With old software comes old vulnerabilities. Cybereason researchers Amit Serper and Yoav Orot found a way to bypass a VStarcam camera’s authentication and request passwords, which the camera then delivered to them in plain text. Even if the user reset the default password (in this case, "888888") to something stronger, a hacker could obtain it.
From there, things just got worse. With the password in hand, the pair could use a remote server to access the camera’s root directory. Even if users then got wise to the hack and changed their passwords, it wouldn’t matter; a hacker would still have unfettered access to their systems.
Both the bypass and the root access were enabled by zero-day vulnerabilities, meaning they were not previously known to researchers (or, hopefully, criminals). Serper and Orot found them before the camera manufacturers ever did.

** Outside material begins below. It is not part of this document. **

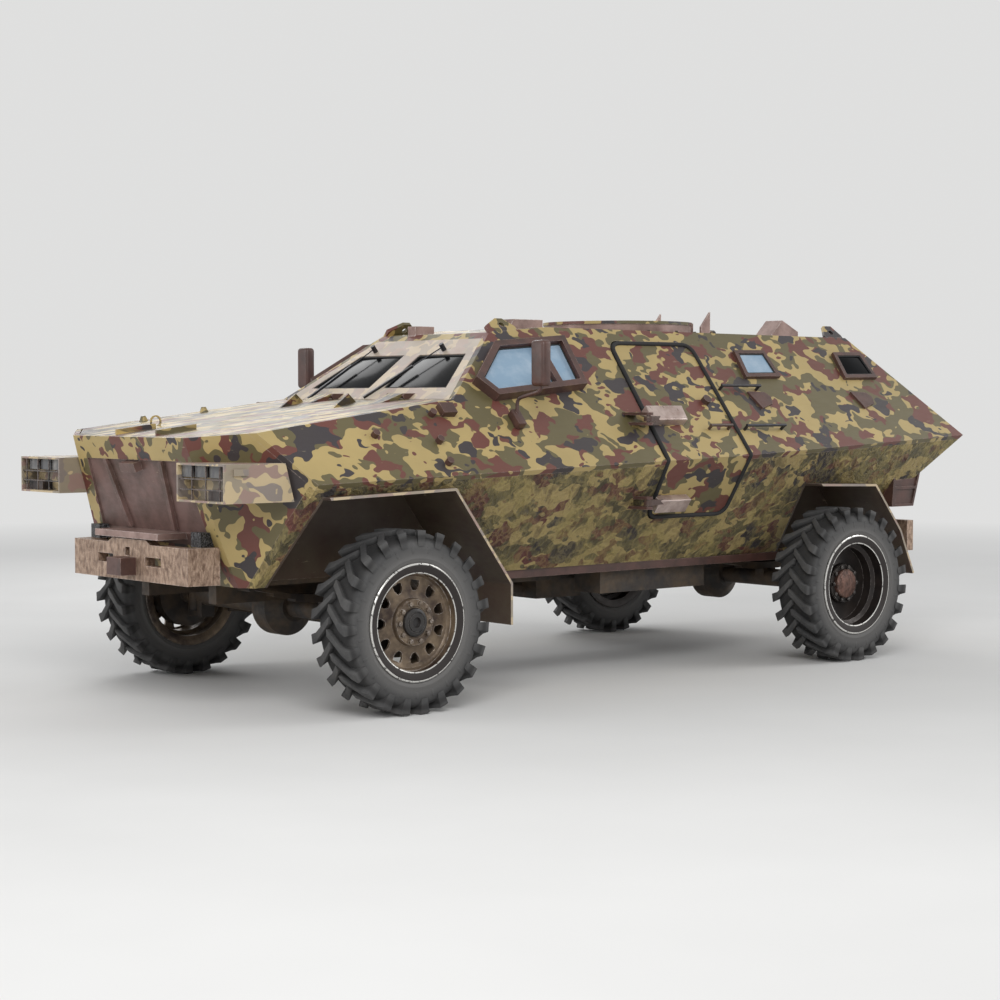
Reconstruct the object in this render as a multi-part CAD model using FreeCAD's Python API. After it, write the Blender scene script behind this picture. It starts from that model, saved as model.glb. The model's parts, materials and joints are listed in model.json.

Naturally, you don’t want a stranger tapping into your security camera, watching your in your private moments and listening in on your private conversations. But that’s only the beginning of what a dedicated hacker could accomplish. Since the security camera has a programmable OS and an internet connection, you could draft it into a botnet, as the Mirai malware did with other cameras. (The VStarcam's "888888" default password is not yet on Mirai's list of passwords to try.)
Although Cybereason did not reveal the details of every affected camera or how to exploit their vulnerabilities, the company's online tool will help you see if your camera is an affected model. If you enter your camera’s serial number, default password (check the instructions, and then change it), and a few more pertinent bits of information, the tool will take its best guess as to whether your camera could fall victim to the zero-day attack.
The bad news is that cheap cameras are not exactly known for their timely security updates or attentive customer service. Cybereason recommends that if you have a vulnerable camera, you should toss it in the trash. It’s not bad advice. Changing the password will not help, and it’s only a matter of time until malicious hackers discover the same vulnerability that Cybereason did.